As in all, a suggestion offered as a guidance toward a Brand or Model is all well and good, but the real decision, remains with the ears of the end user.
In todays market place, there are a much wider range of Brands offering designs and options that are worthy of being learned about and being demonstrated if possible.
@pindac, I hate to seem like the cretin I am but I never knew a tonearm could "create a performance that was engaging," Silly me, and I thought it was the musicians that did that. Go figure.
As far as distortion from the original waveform goes, any of which I shall define as sonically unfavorable, you have to consider the cartridge and tonearm as one device. This also assumes it is attached in rigid orientation to the platter and is isolated from any extraneous vibration.

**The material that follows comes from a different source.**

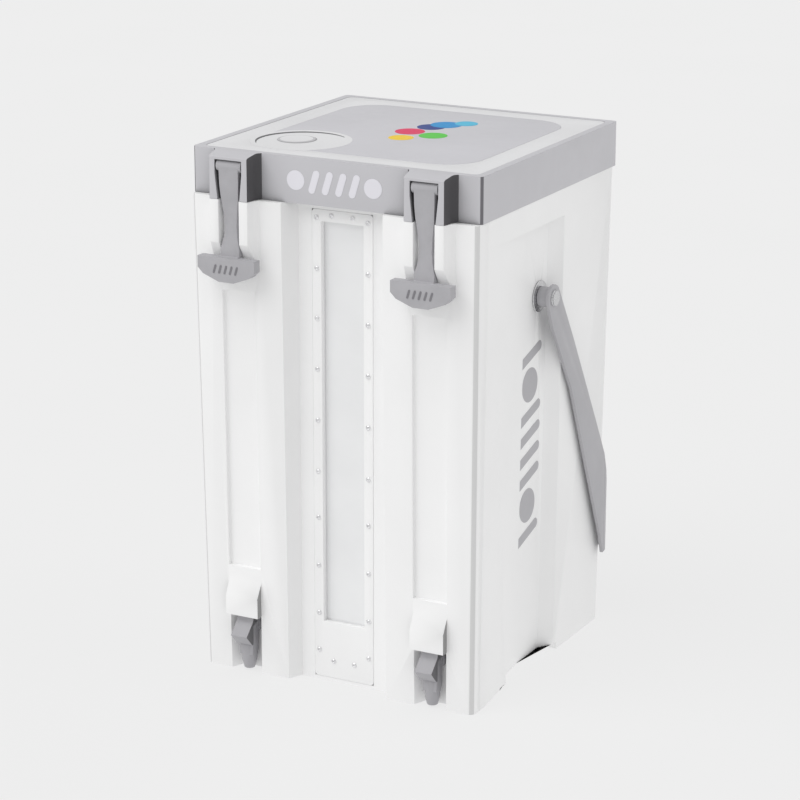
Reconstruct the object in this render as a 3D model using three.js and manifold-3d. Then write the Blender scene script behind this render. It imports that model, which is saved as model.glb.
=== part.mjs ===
// Upright insulated drinks cooler with two taps, a sight window, T-handle latches,
// a bail pull handle and two rear wheels.
// Millimetres, +Z up, front towards -Y, floor at z = 0. The origin is on the floor,
// under the centre of the whole object's box.
import * as THREE from 'three';
import { mergeVertices } from 'three/addons/utils/BufferGeometryUtils.js';
import Module from 'manifold-3d';

const wasm = await Module();
wasm.setup();

// ---------------------------------------------------------------- driving dimensions
const gap = 0.3;                 // clearance between touching pieces
const height = 640;
const lid = { bottom: 586, halfWidth: 187, halfDepth: 185, corner: 5 };
const body = {
  top: lid.bottom - gap,
  halfWidth: 186,                // side walls under the lid
  front: -192.3,                 // face of the two front columns under the lid
  back: 184,
  panel: -166,                   // face of the centre panel between the columns
  columnInner: 66,               // inner edge of a column at its face
  panelEdge: 57.5,               // foot of the column's inner bevel
  frontCorner: 8,
  rearCorner: 12,
  sideDraft: 6,
  frontDraft: 8.2,
  backDraft: 8,
};
const latchX = 126;              // latches and keepers stand at +-latchX
const tapX = 124.5;              // taps, their niches and hoods, and the channels above them
const boss = { front: -208, halfFront: 25, halfBase: 31.5, keeperLow: 535, keeperFoot: 505 };
const pocket = { half: 17.8, lowHalf: 14.6, back: -192, top: 632.6 };
const channel = { half: 22, depth: 5, low: 121, high: 475 };
const recess = { depth: 13, frontEdge: -150, deepest: 20, backEdge: 38, top: 553 };
const sightWindow = {
  half: 27.6, low: 75, high: 564,          // clear opening
  lensFace: -158, lensThick: 3,
  flangeHalf: 40, flangeLow: 4, flangeHigh: 578,
  tunnelHalf: 20, tunnelLow: 110, tunnelHigh: 540,
};
const ground = { footBack: -77, raise: 12, skirt: 3, padThick: 3 };
const niche = { half: 22, backHalf: 13.5, face: -187, back: -166, top: 73 };   // open below, with flared sides
const hood = { face: -195, low: 73, high: 97 };
const cavity = {
  half: 174, front: -172, panelFront: -148, back: 170, floor: 30, nicheTop: 86, humpFront: 80, humpTop: 92,
};
const tub = { half: 146, front: -126, back: 148, floor: 44, wall: 4, corner: 10, humpFront: 76, humpTop: 100 };
const rim = { low: 576, halfX: 172, front: -146, back: 168 };
const wheel = { y: 132, r: 40, rim: 27, width: 32, inner: 116, axleR: 5, boreR: 5.06 };
const well = { inner: 110, outer: 154, front: 84, top: 82 };
const tap = { z: 57, shankR: 10, flangeR: 12.5 };
const hinge = { y: 192, z: 586, rodR: 3, knuckleR: 6.5, half: 150 };
const latch = { y: -201.2, z: 625, barrelR: 6.8, barrelHalf: 16.2, pinR: 2.5, pinHalf: 22.5, strapRoom: 13.5 };
const pull = {
  y: -1, z: 462,                 // pivot of the handle
  inner: 187.8, thick: 4, back: 186.5, bend: 27,
  boltR: 5,
};

// ---------------------------------------------------------------- colours
const plastic = (color, roughness) => new THREE.MeshStandardMaterial({ color, roughness, metalness: 0 });
const metal = (color, roughness) => new THREE.MeshStandardMaterial({ color, roughness, metalness: 1 });
const white = plastic(0xf0f0ef, 0.55);
const liningWhite = plastic(0xf6f6f4, 0.4);
const foamCream = plastic(0xe8ddb8, 0.95);
const grey = plastic(0xb3b2b8, 0.55);
const rubberGrey = plastic(0x9d9ca2, 0.7);
const tapGrey = plastic(0x8b8a90, 0.5);
const darkRubber = plastic(0x2b2b2d, 0.85);
const sealGrey = plastic(0x6f6f73, 0.8);
const clear = new THREE.MeshStandardMaterial({
  color: 0xdfe3e6, roughness: 0.15, metalness: 0, transparent: true, opacity: 0.35,
});
const steel = metal(0xc4c5c8, 0.3);

// ---------------------------------------------------------------- solids
// A closed three.js geometry as a solid that can be cut and joined.
function solidOf(geometry) {
  geometry.deleteAttribute('normal');
  geometry.deleteAttribute('uv');
  const merged = mergeVertices(geometry, 1e-4);
  return new wasm.Manifold(new wasm.Mesh({
    numProp: 3,
    vertProperties: new Float32Array(merged.attributes.position.array),
    triVerts: new Uint32Array(merged.index.array),
  }));
}

function extrusion(points, depth) {
  const shape = new THREE.Shape(points.map(([a, b]) => new THREE.Vector2(a, b)));
  return new THREE.ExtrudeGeometry(shape, { depth, bevelEnabled: false, steps: 1 });
}

// Outline in X and Y, standing from z0 to z1.
function prismZ(points, z0, z1) {
  return solidOf(extrusion(points, z1 - z0).translate(0, 0, z0));
}

// Outline in Y and Z, running from x0 to x1.
function prismX(points, x0, x1) {
  const turn = new THREE.Matrix4().set(0, 0, 1, x0, 1, 0, 0, 0, 0, 1, 0, 0, 0, 0, 0, 1);
  return solidOf(extrusion(points, x1 - x0).applyMatrix4(turn));
}

// Outline in X and Z, running from y0 to y1.
function prismY(points, y0, y1) {
  const turn = new THREE.Matrix4().set(1, 0, 0, 0, 0, 0, -1, y1, 0, 1, 0, 0, 0, 0, 0, 1);
  return solidOf(extrusion(points, y1 - y0).applyMatrix4(turn));
}

function box(x0, x1, y0, y1, z0, z1) {
  const geometry = new THREE.BoxGeometry(x1 - x0, y1 - y0, z1 - z0);
  return solidOf(geometry.translate((x0 + x1) / 2, (y0 + y1) / 2, (z0 + z1) / 2));
}

function cylinderX(radius, x0, x1, y, z, sides = 32) {
  const geometry = new THREE.CylinderGeometry(radius, radius, x1 - x0, sides);
  return solidOf(geometry.rotateZ(Math.PI / 2).translate((x0 + x1) / 2, y, z));
}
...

There are deviations from the original waveform that some people find pleasurable. I do not but, that is just me. A turntable, tonearm and cartridge should add absolutely nothing to the sound, that waveform. Anything they add is distortion pleasurable or not. That fact that the best tables can get reasonably close is amazing in and of itself and surely if you had to live with distortion it might as well sound good but, I would never say they, "create a performance that is engaging."
It was Kurt Vonnegut who remarked in, I believe it was Galapagos, that "the problem with humans is their brains are too big."
A said " Others may vehemently disagree with my assessment "
All disagreements are welcome, and I have no need to defend my ears as the Judge on the matter, or my brain either.
The concern is not only a limited to minimising the effects of extraneous vibration, there is plenty to be concerned produced when the integral vibrations are considered, a Bearing Housing assembly of parts can be a environment that is able to allow the Stylus to encounter many unwanted conditions that are transferred as a result od the condition of the bearing housing assembly.
Much of the attention I have put onto a TT, is addressing the Bearing Housing assembly of parts, to the point the entirety is modernised.